How to Build a Football CV That Gets Responses
Your CV has 10 seconds to answer four questions: What's your position? How good are you? What's your edge? Should I watch your video?
Why Your CV Matters
Scouts and coaches receive hundreds of CVs. They don't read — they skim. In our experience working with clubs across Europe and the US, a well-structured CV gets you to the next stage. A poorly structured one ends up in the trash, regardless of your talent. Your CV's only job is to make them click your highlight video.
For Players Seeking a Professional Club
This template is built for players targeting professional clubs, semi-professional teams, or academy trials. It focuses entirely on your football profile, statistics, and playing experience — giving scouts exactly what they need to evaluate your talent.
For Players Seeking College, University, or School-Affiliated Teams
This template is designed for players applying to college programs, university teams, high school academies, or any football opportunity tied to an educational institution. It includes an expanded academics section with GPA, test scores, and courses — exactly what college coaches and admissions require alongside your football profile.
The Structure That Works
After reviewing thousands of player CVs with our scouting network, we've identified the exact structure that gets responses. Follow this order — scouts expect it.
Personal Information: The Header
This is your kickoff. It won't win the game, but a bad one puts you behind immediately. Place your name, contact details, and key stats at the very top. Scouts should know your position, age, and physical profile in under 3 seconds.
Player Profile: Your Elevator Pitch
This is your highlight reel on paper. Three to four sentences that hook the reader. Don't be generic — "hard-working team player" says nothing. Be specific, use numbers, and answer: Why should they watch your video?
- Quantify achievements: "12 goals, 8 assists" not "good goalscorer"
- Use powerful action verbs: "Created", "Led", "Converted", "Directed"
- Mention your top soft skills: leadership, communication, adaptability
- Tailor it to the club you're applying to
Career Statistics: Let Numbers Talk
Scouts skim for numbers. A separate statistics section makes their job easy. Include totals across all clubs — this gives a quick overview before they dive into details.
Playing Experience: Achievements, Not Duties
List clubs in reverse chronological order (newest first). Under each club, include 2–3 bullet points that are achievements with numbers, not generic duties. This is where you prove your profile isn't just words.
- Start each bullet with a strong verb: "Created", "Led", "Scored", "Managed"
- Quantify everything: percentages, numbers, rankings
- Include context: "vs. league champions" or "in relegation battle"
Skills: Position-Specific & Honest
List 5–8 skills that match your position. Don't list everything — focus on what makes you valuable. Match these skills to achievements in your experience section. If you claim "leadership," prove it with a captaincy or mentoring example.

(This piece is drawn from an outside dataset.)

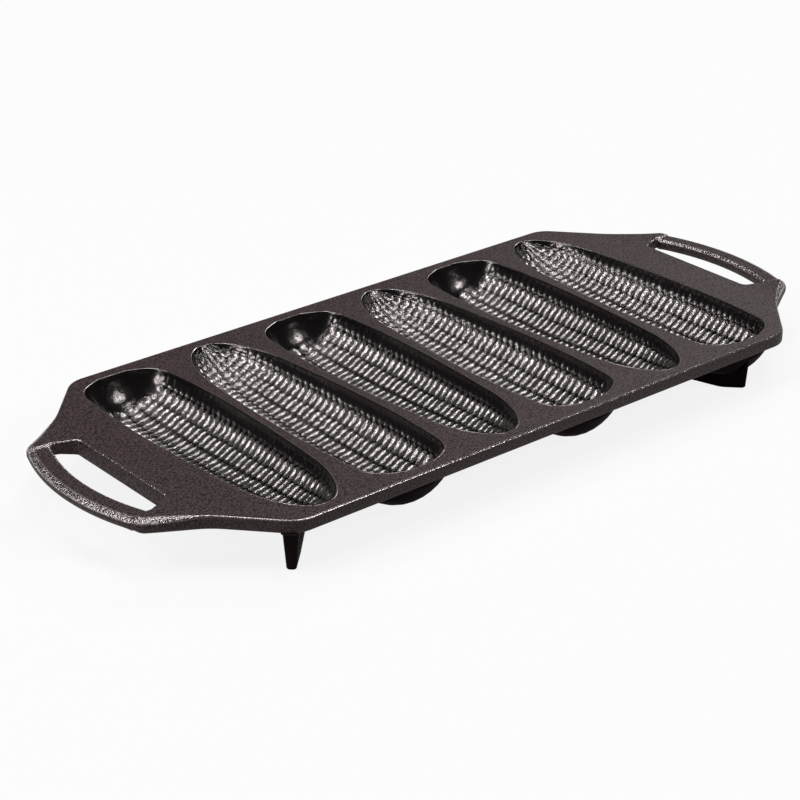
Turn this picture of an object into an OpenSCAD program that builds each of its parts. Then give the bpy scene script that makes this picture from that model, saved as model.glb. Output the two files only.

Defender: 1v1 defending, aerial duels, build-up passing, positioning
Midfielder: Passing range, vision, pressing, transitions, game intelligence
Forward: Finishing, off-ball movement, 1v1s, pressing, chance creation
Achievements & Awards: Your Proof
This is what separates you from players with similar stats. Include team achievements, individual awards, tournament selections, and national team call-ups. Even "Player of the Month" matters — it shows consistency.
Education: Brief but Present
Even for professional paths, education shows discipline and character. Keep it simple: school name, graduation year, and GPA if strong. Skip individual grades unless specifically requested.
Video & References: Close Strong
Your highlight video link should be impossible to miss. Place it near the top (in your header) AND at the bottom. For references, include coaches who can verify your character and ability. Always ask permission first.
Common Mistakes to Avoid
- Generic statements: "hard-working", "team player", "passionate" — prove it with numbers instead
- No statistics — scouts need concrete data to evaluate you
- Too long and too much unnecessary text
- Missing video link — this is what they actually watch
- Typos and formatting errors — unprofessional and easy to fix
- Listing every school team since age 8 — keep it relevant and recent
Quick Checklist
- 2 page maximum
- Personal info at top — clear and complete
- Player profile with specific numbers and achievements
- Career statistics easy to skim
- Playing experience with quantified achievements, not duties
- 5–8 position-specific skills
- Achievements & awards that separate you from others
- Education section (brief)
- Highlight video link — impossible to miss
- References with contact info and best time to reach
- No typos, consistent formatting, saved as PDF
These guidelines are based on years of combined experience from our scouting team, professional football advisors, and direct feedback from clubs across Europe and the US.